══ Stored rows
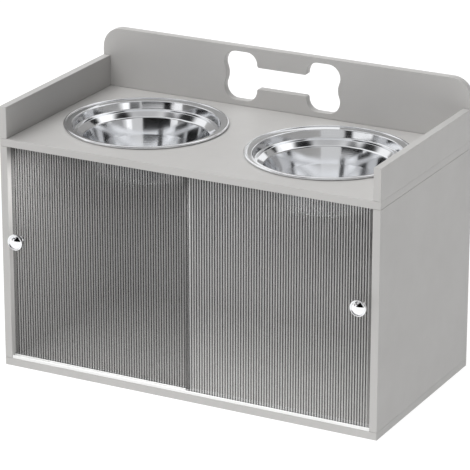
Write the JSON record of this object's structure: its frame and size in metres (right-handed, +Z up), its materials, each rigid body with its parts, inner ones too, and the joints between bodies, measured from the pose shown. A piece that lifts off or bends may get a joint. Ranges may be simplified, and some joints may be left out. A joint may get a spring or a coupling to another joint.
{
  "type": "double pet bowl",
  "caption": "Raised double pet bowl: a low cabinet with reeded sliding doors, lift-out steel bowls in its top, side guards and a back rail with a bone cut-out.",
  "frame": {"origin": "centre of the cabinet's footprint, on the floor", "axes": "+X to the right along the front, +Y to the back, +Z up"},
  "size_m": [0.62, 0.3373, 0.454],
  "materials": {
    "board": "light warm-grey matt lacquer on board",
    "bowl_steel": "polished spun stainless steel",
    "reeded_plastic": "clear reeded acrylic",
    "knob_chrome": "polished chrome plate",
    "screw_steel": "zinc-plated steel",
    "washer_plastic": "plain white nylon",
    "track_plastic": "white extruded plastic",
    "dowel_wood": "plain fluted beech",
    "cam_zinc": "die-cast zinc"
  },
  "bodies": {
    "cabinet": {"bottom_board": "board", "left_side_panel": "board", "right_side_panel": "board", "back_panel": "board", "top_board": "board", "left_guard": "board", "right_guard": "board", "back_rail": "board", "bottom_track": "track_plastic", "base_screws": "screw_steel", "guard_screws": "screw_steel", "rail_screws": "screw_steel", "wood_dowels": "dowel_wood", "cam_locks": "cam_zinc", "cam_bolts": "screw_steel"},
    "left_bowl_body": {"left_bowl": "bowl_steel"},
    "right_bowl_body": {"right_bowl": "bowl_steel"},
    "left_door_body": {"left_door": "reeded_plastic", "left_knob": "knob_chrome", "left_knob_screw": "screw_steel", "left_knob_washer": "washer_plastic"},
    "right_door_body": {"right_door": "reeded_plastic", "right_knob": "knob_chrome", "right_knob_screw": "screw_steel", "right_knob_washer": "washer_plastic"}
  },
  "joints": [
    {"name": "left_door_slide", "type": "slide", "parent": "cabinet", "child": "left_door_body", "axis": [1, 0, 0], "range_m": [0, 0.133]},
    {"name": "right_door_slide", "type": "slide", "parent": "cabinet", "child": "right_door_body", "axis": [-1, 0, 0], "range_m": [0, 0.133]},
    {"name": "left_bowl_lift", "type": "slide", "parent": "cabinet", "child": "left_bowl_body", "axis": [0, 0, 1], "range_m": [0, 0.18]},
    {"name": "right_bowl_lift", "type": "slide", "parent": "cabinet", "child": "right_bowl_body", "axis": [0, 0, 1], "range_m": [0, 0.18]}
  ]
}
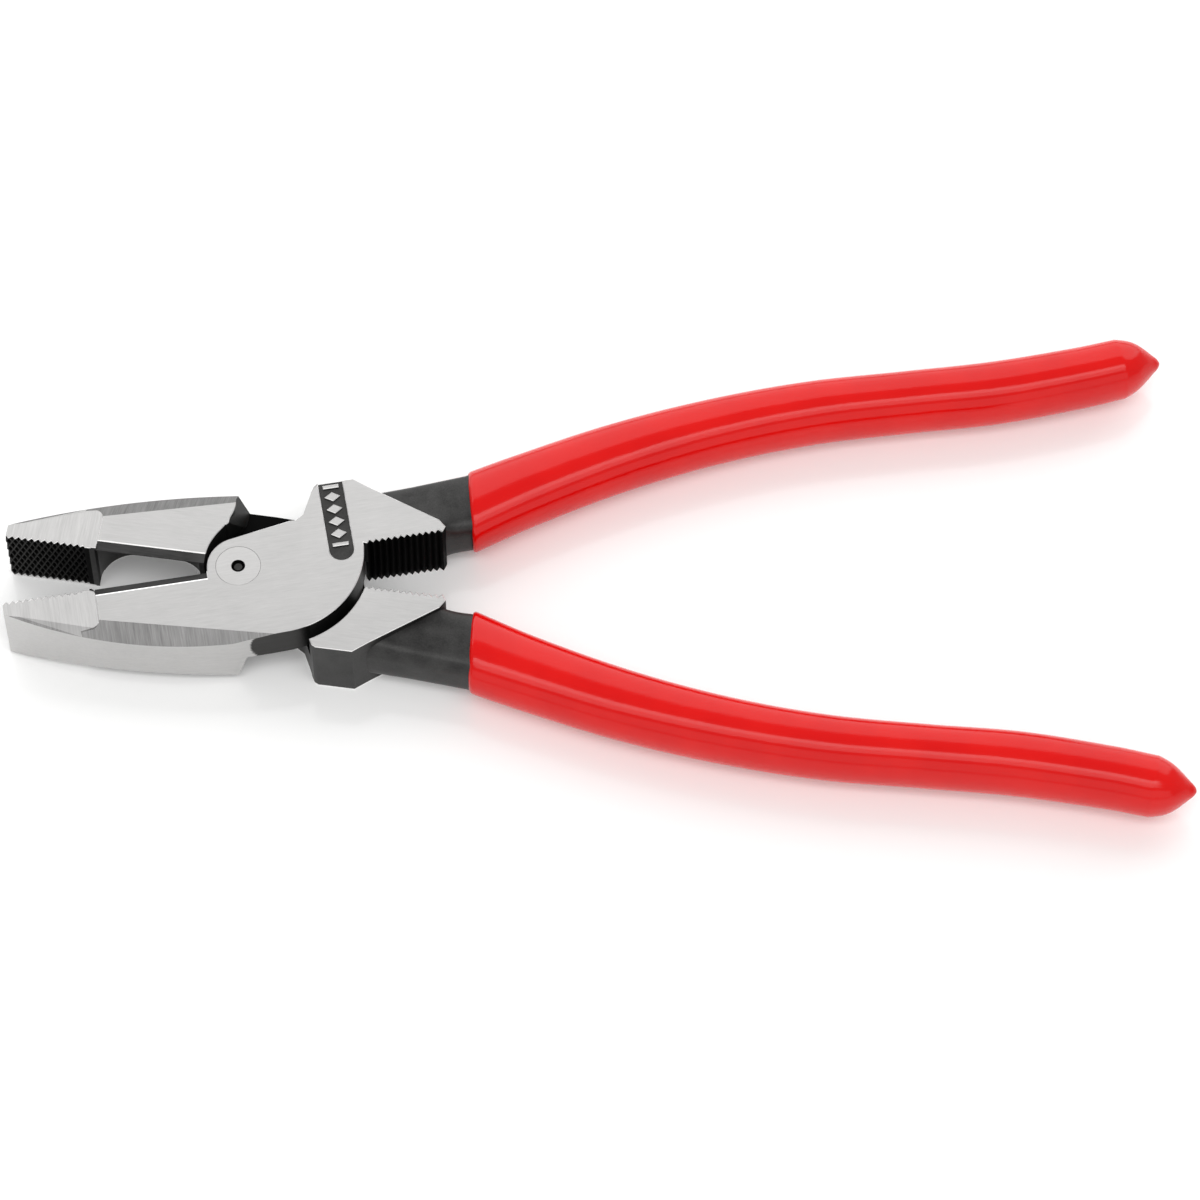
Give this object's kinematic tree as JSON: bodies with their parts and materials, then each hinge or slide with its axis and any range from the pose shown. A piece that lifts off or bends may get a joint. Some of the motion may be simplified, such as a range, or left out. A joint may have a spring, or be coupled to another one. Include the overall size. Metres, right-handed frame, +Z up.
{
  "type": "lineman pliers",
  "caption": "Lineman pliers with flat serrated tips, side cutters, a rear gripping zone behind the flush riveted lap joint, and dipped plastic grips.",
  "frame": {"origin": "on the joint axis, at the underside of the head, which rests on the surface", "axes": "+X from the joint to the handle ends, +Y across the jaws towards the handle of half A, +Z up along the rivet"},
  "size_m": [0.2339, 0.1084, 0.015],
  "materials": {
    "forged_steel": "ground bright faces on black-oxide tool steel",
    "rivet_steel": "ground flush",
    "grip_plastic": "glossy dipped plastic"
  },
  "bodies": {
    "half_a": {"forged_half_a": "forged_steel", "joint_rivet": "rivet_steel", "grip_a": "grip_plastic"},
    "half_b": {"forged_half_b": "forged_steel", "grip_b": "grip_plastic"}
  },
  "joints": [
    {"name": "jaw_pivot", "type": "hinge", "parent": "half_a", "child": "half_b", "pos_m": [0, 0, 0.0075], "axis": [0, 0, 1], "range_deg": [-22, 18]}
  ]
}
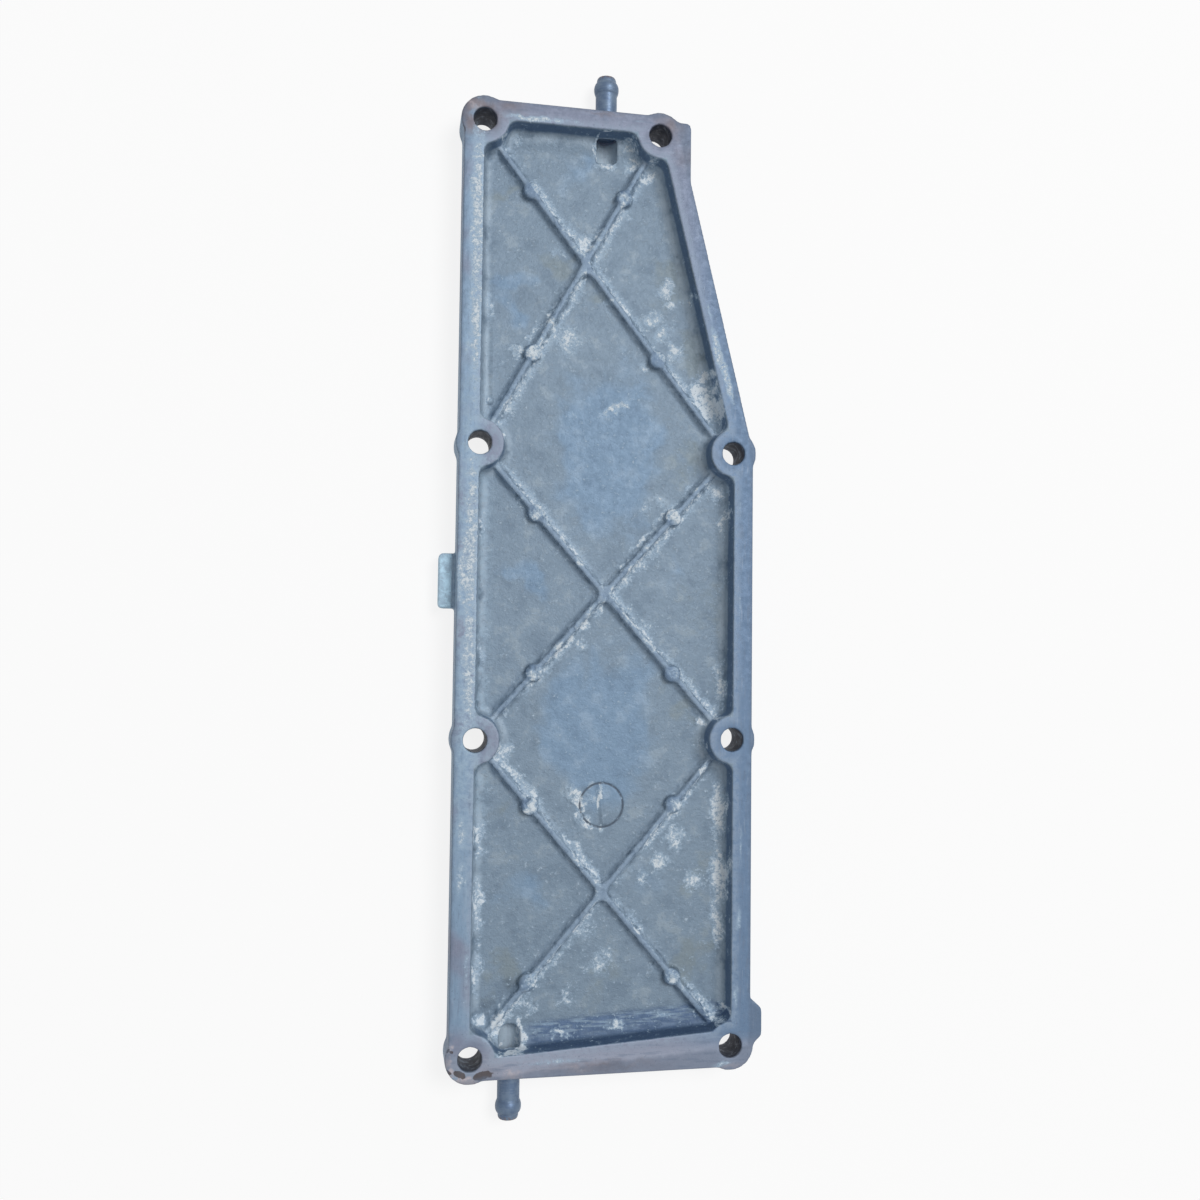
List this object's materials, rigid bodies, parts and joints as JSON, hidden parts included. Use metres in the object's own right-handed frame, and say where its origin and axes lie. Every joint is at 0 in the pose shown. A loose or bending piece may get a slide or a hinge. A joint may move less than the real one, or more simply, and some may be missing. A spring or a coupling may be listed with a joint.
{
  "type": "water jacket cover",
  "caption": "Shallow cast cover that closes a balancer's water jacket: flat bolt flange, pocket with crossed ribs, and a pressed-in hose spigot at each end.",
  "frame": {"origin": "centre of the middle four bolt holes, on the sealing face", "axes": "+Z out of the open pocket, square to the sealing face; +Y along the cover towards its narrow end; +X towards the side with the slanted edge"},
  "size_m": [0.1194, 0.3827, 0.016],
  "materials": {
    "cast_aluminium": "die cast, dull blue-grey oxide with chalky deposits",
    "spigot_steel": "dark passivated tube, slightly glossy"
  },
  "bodies": {
    "root": {"cover_casting": "cast_aluminium", "upper_hose_spigot": "spigot_steel", "lower_hose_spigot": "spigot_steel"}
  },
  "joints": []
}
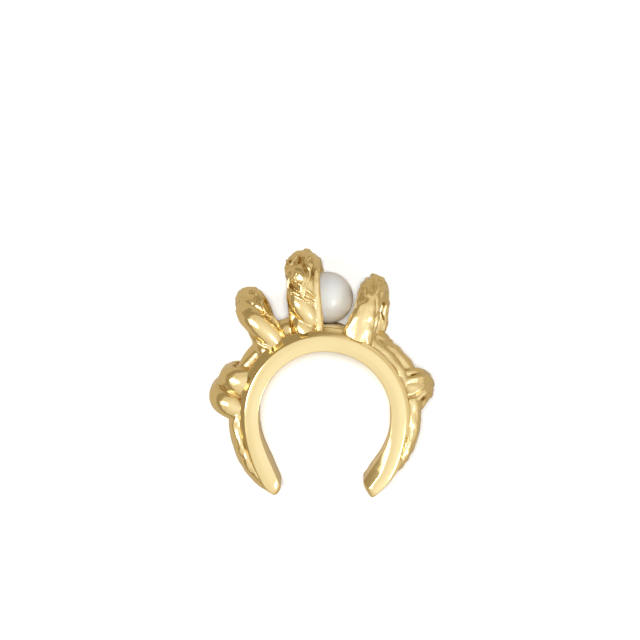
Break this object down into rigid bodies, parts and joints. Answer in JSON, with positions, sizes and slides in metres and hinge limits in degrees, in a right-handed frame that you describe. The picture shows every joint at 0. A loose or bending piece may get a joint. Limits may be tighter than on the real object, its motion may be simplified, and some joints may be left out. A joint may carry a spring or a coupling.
{
  "type": "ear cuff",
  "caption": "Open C-shaped gold ear cuff: a wide flat-rimmed band under a thick twisted rope that winds over it in raised loops, with a round pearl set between the tallest loops.",
  "frame": {"origin": "middle of the cuff's bounding box in plan, on the surface that its flat back rim lies on", "axes": "+Z along the band's axis, from the back rim to the front rim; +Y from the open mouth towards the loops and the pearl; +X to the right as seen from the front rim"},
  "size_m": [0.0172, 0.0186, 0.0074],
  "materials": {
    "gold": "polished pale yellow gold plate over brass",
    "pearl": "soft satin lustre of a cool white pearl"
  },
  "bodies": {
    "root": {"cast_cuff": "gold", "pearl": "pearl"}
  },
  "joints": []
}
════
Write out every line exactly as it stands.

# Expected output:
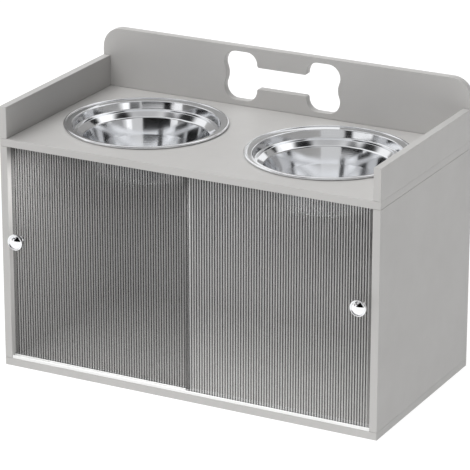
Write the JSON record of this object's structure: its frame and size in metres (right-handed, +Z up), its materials, each rigid body with its parts, inner ones too, and the joints between bodies, measured from the pose shown. A piece that lifts off or bends may get a joint. Ranges may be simplified, and some joints may be left out. A joint may get a spring or a coupling to another joint.
{
  "type": "double pet bowl",
  "caption": "Raised double pet bowl: a low cabinet with reeded sliding doors, lift-out steel bowls in its top, side guards and a back rail with a bone cut-out.",
  "frame": {"origin": "centre of the cabinet's footprint, on the floor", "axes": "+X to the right along the front, +Y to the back, +Z up"},
  "size_m": [0.62, 0.3373, 0.454],
  "materials": {
    "board": "light warm-grey matt lacquer on board",
    "bowl_steel": "polished spun stainless steel",
    "reeded_plastic": "clear reeded acrylic",
    "knob_chrome": "polished chrome plate",
    "screw_steel": "zinc-plated steel",
    "washer_plastic": "plain white nylon",
    "track_plastic": "white extruded plastic",
    "dowel_wood": "plain fluted beech",
    "cam_zinc": "die-cast zinc"
  },
  "bodies": {
    "cabinet": {"bottom_board": "board", "left_side_panel": "board", "right_side_panel": "board", "back_panel": "board", "top_board": "board", "left_guard": "board", "right_guard": "board", "back_rail": "board", "bottom_track": "track_plastic", "base_screws": "screw_steel", "guard_screws": "screw_steel", "rail_screws": "screw_steel", "wood_dowels": "dowel_wood", "cam_locks": "cam_zinc", "cam_bolts": "screw_steel"},
    "left_bowl_body": {"left_bowl": "bowl_steel"},
    "right_bowl_body": {"right_bowl": "bowl_steel"},
    "left_door_body": {"left_door": "reeded_plastic", "left_knob": "knob_chrome", "left_knob_screw": "screw_steel", "left_knob_washer": "washer_plastic"},
    "right_door_body": {"right_door": "reeded_plastic", "right_knob": "knob_chrome", "right_knob_screw": "screw_steel", "right_knob_washer": "washer_plastic"}
  },
  "joints": [
    {"name": "left_door_slide", "type": "slide", "parent": "cabinet", "child": "left_door_body", "axis": [1, 0, 0], "range_m": [0, 0.133]},
    {"name": "right_door_slide", "type": "slide", "parent": "cabinet", "child": "right_door_body", "axis": [-1, 0, 0], "range_m": [0, 0.133]},
    {"name": "left_bowl_lift", "type": "slide", "parent": "cabinet", "child": "left_bowl_body", "axis": [0, 0, 1], "range_m": [0, 0.18]},
    {"name": "right_bowl_lift", "type": "slide", "parent": "cabinet", "child": "right_bowl_body", "axis": [0, 0, 1], "range_m": [0, 0.18]}
  ]
}
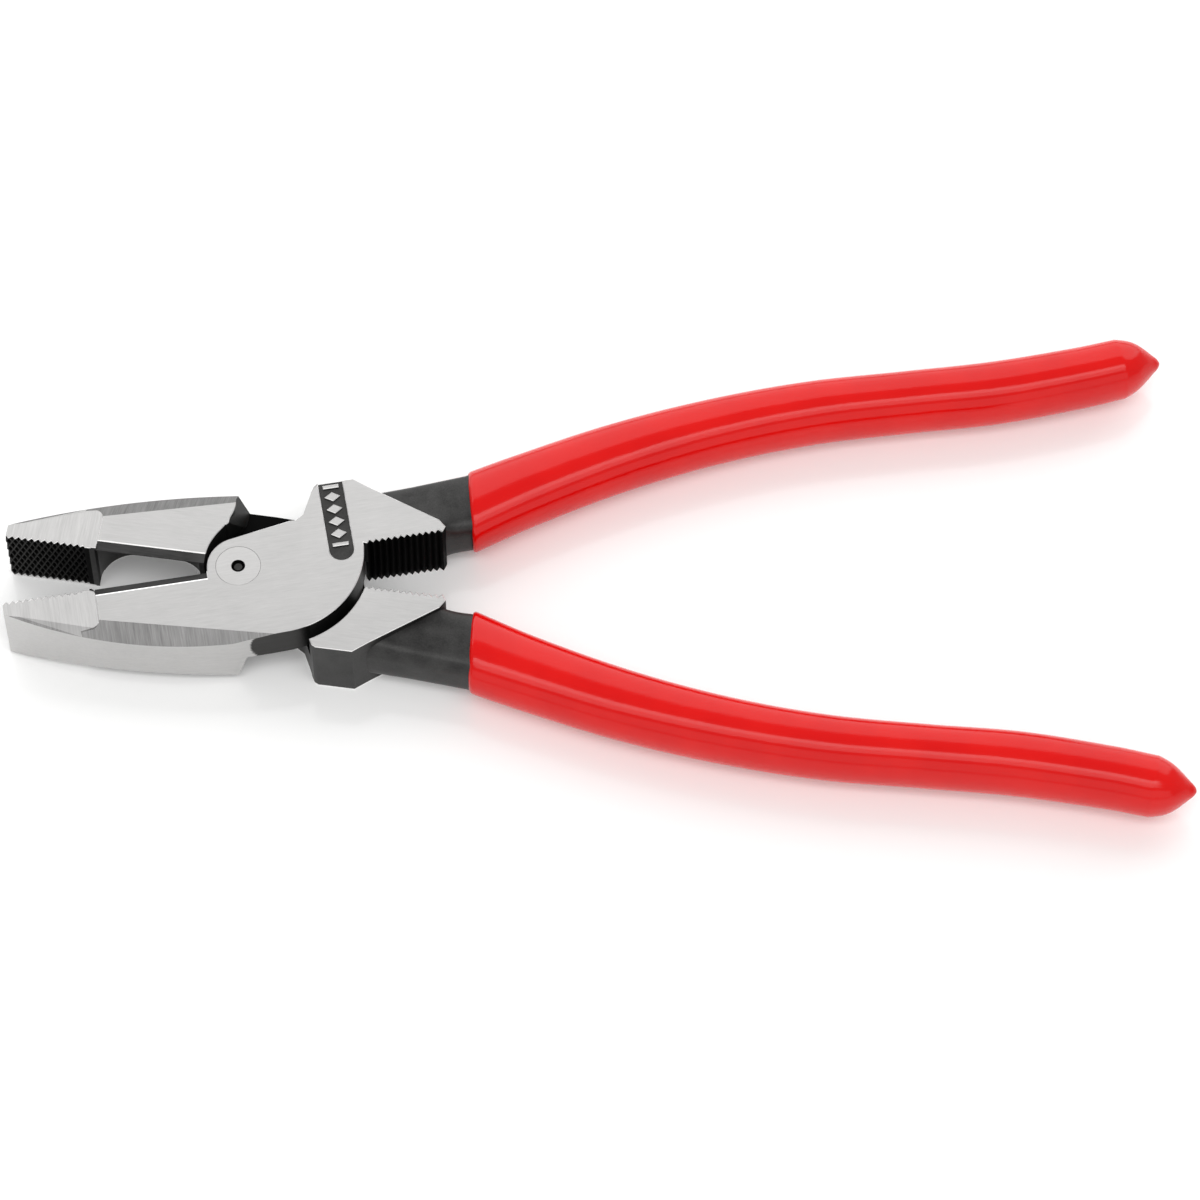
Give this object's kinematic tree as JSON: bodies with their parts and materials, then each hinge or slide with its axis and any range from the pose shown. A piece that lifts off or bends may get a joint. Some of the motion may be simplified, such as a range, or left out. A joint may have a spring, or be coupled to another one. Include the overall size. Metres, right-handed frame, +Z up.
{
  "type": "lineman pliers",
  "caption": "Lineman pliers with flat serrated tips, side cutters, a rear gripping zone behind the flush riveted lap joint, and dipped plastic grips.",
  "frame": {"origin": "on the joint axis, at the underside of the head, which rests on the surface", "axes": "+X from the joint to the handle ends, +Y across the jaws towards the handle of half A, +Z up along the rivet"},
  "size_m": [0.2339, 0.1084, 0.015],
  "materials": {
    "forged_steel": "ground bright faces on black-oxide tool steel",
    "rivet_steel": "ground flush",
    "grip_plastic": "glossy dipped plastic"
  },
  "bodies": {
    "half_a": {"forged_half_a": "forged_steel", "joint_rivet": "rivet_steel", "grip_a": "grip_plastic"},
    "half_b": {"forged_half_b": "forged_steel", "grip_b": "grip_plastic"}
  },
  "joints": [
    {"name": "jaw_pivot", "type": "hinge", "parent": "half_a", "child": "half_b", "pos_m": [0, 0, 0.0075], "axis": [0, 0, 1], "range_deg": [-22, 18]}
  ]
}
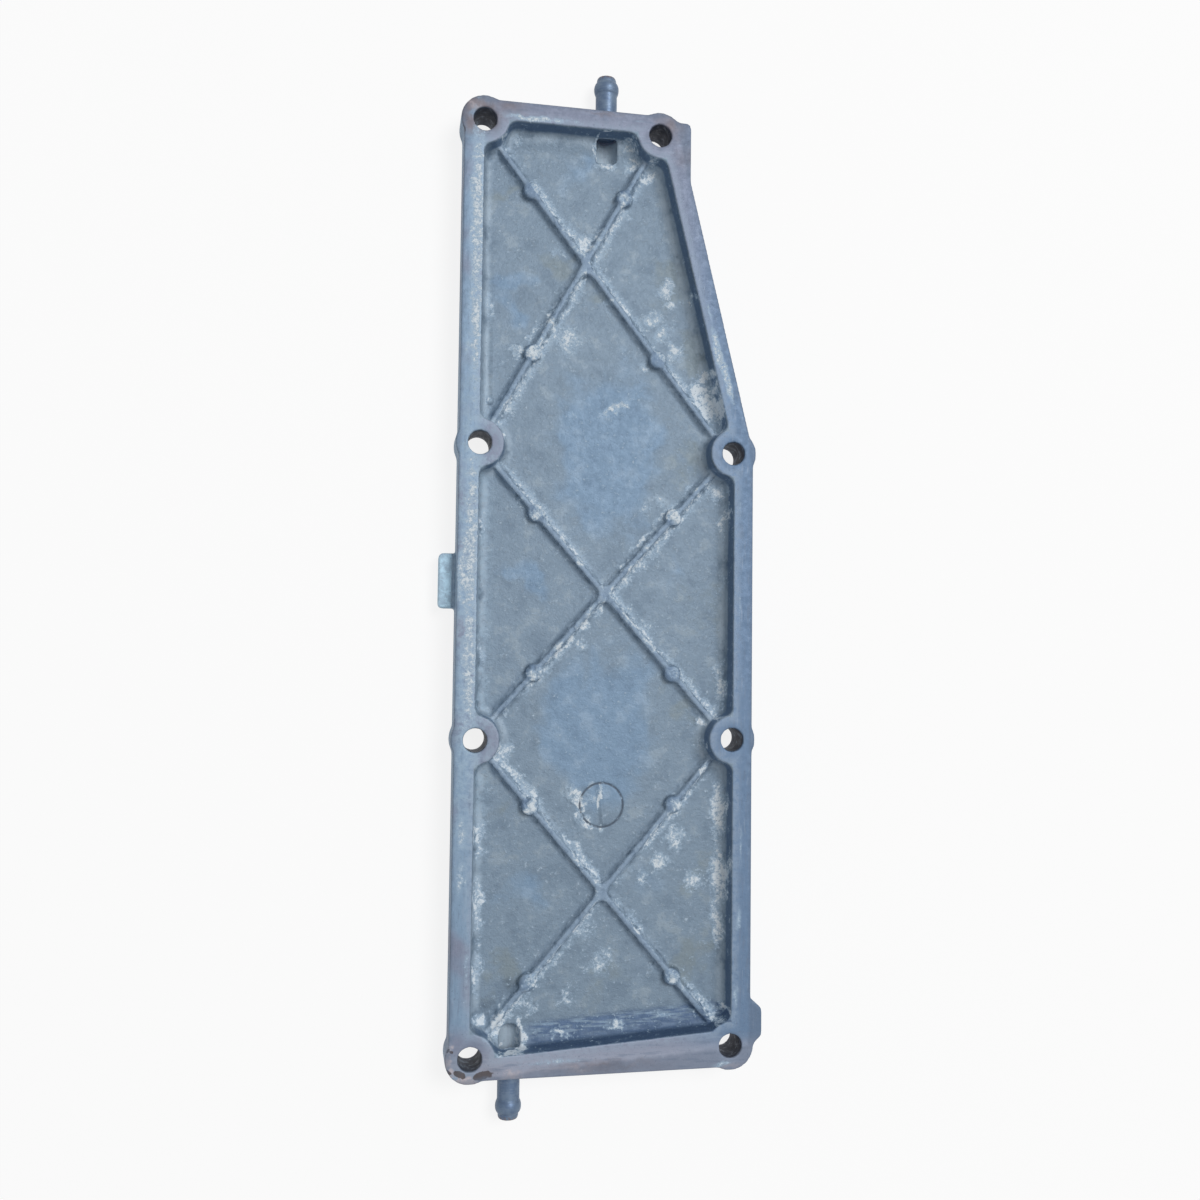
List this object's materials, rigid bodies, parts and joints as JSON, hidden parts included. Use metres in the object's own right-handed frame, and say where its origin and axes lie. Every joint is at 0 in the pose shown. A loose or bending piece may get a slide or a hinge. A joint may move less than the real one, or more simply, and some may be missing. A spring or a coupling may be listed with a joint.
{
  "type": "water jacket cover",
  "caption": "Shallow cast cover that closes a balancer's water jacket: flat bolt flange, pocket with crossed ribs, and a pressed-in hose spigot at each end.",
  "frame": {"origin": "centre of the middle four bolt holes, on the sealing face", "axes": "+Z out of the open pocket, square to the sealing face; +Y along the cover towards its narrow end; +X towards the side with the slanted edge"},
  "size_m": [0.1194, 0.3827, 0.016],
  "materials": {
    "cast_aluminium": "die cast, dull blue-grey oxide with chalky deposits",
    "spigot_steel": "dark passivated tube, slightly glossy"
  },
  "bodies": {
    "root": {"cover_casting": "cast_aluminium", "upper_hose_spigot": "spigot_steel", "lower_hose_spigot": "spigot_steel"}
  },
  "joints": []
}
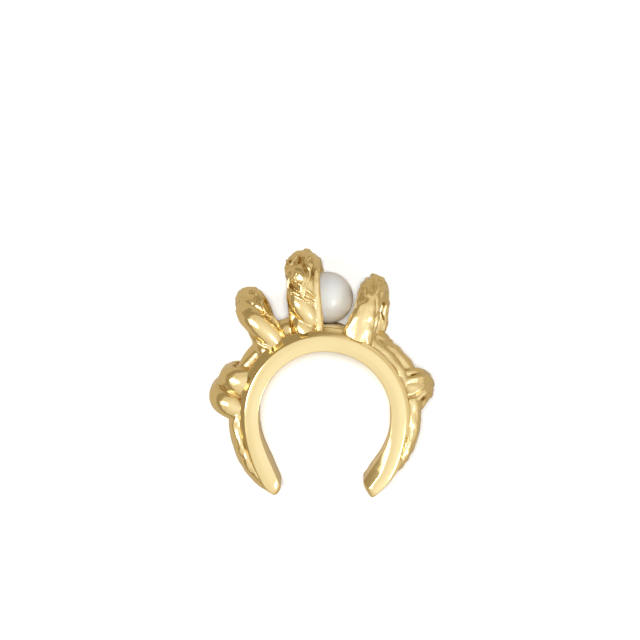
Break this object down into rigid bodies, parts and joints. Answer in JSON, with positions, sizes and slides in metres and hinge limits in degrees, in a right-handed frame that you describe. The picture shows every joint at 0. A loose or bending piece may get a joint. Limits may be tighter than on the real object, its motion may be simplified, and some joints may be left out. A joint may carry a spring or a coupling.
{
  "type": "ear cuff",
  "caption": "Open C-shaped gold ear cuff: a wide flat-rimmed band under a thick twisted rope that winds over it in raised loops, with a round pearl set between the tallest loops.",
  "frame": {"origin": "middle of the cuff's bounding box in plan, on the surface that its flat back rim lies on", "axes": "+Z along the band's axis, from the back rim to the front rim; +Y from the open mouth towards the loops and the pearl; +X to the right as seen from the front rim"},
  "size_m": [0.0172, 0.0186, 0.0074],
  "materials": {
    "gold": "polished pale yellow gold plate over brass",
    "pearl": "soft satin lustre of a cool white pearl"
  },
  "bodies": {
    "root": {"cast_cuff": "gold", "pearl": "pearl"}
  },
  "joints": []
}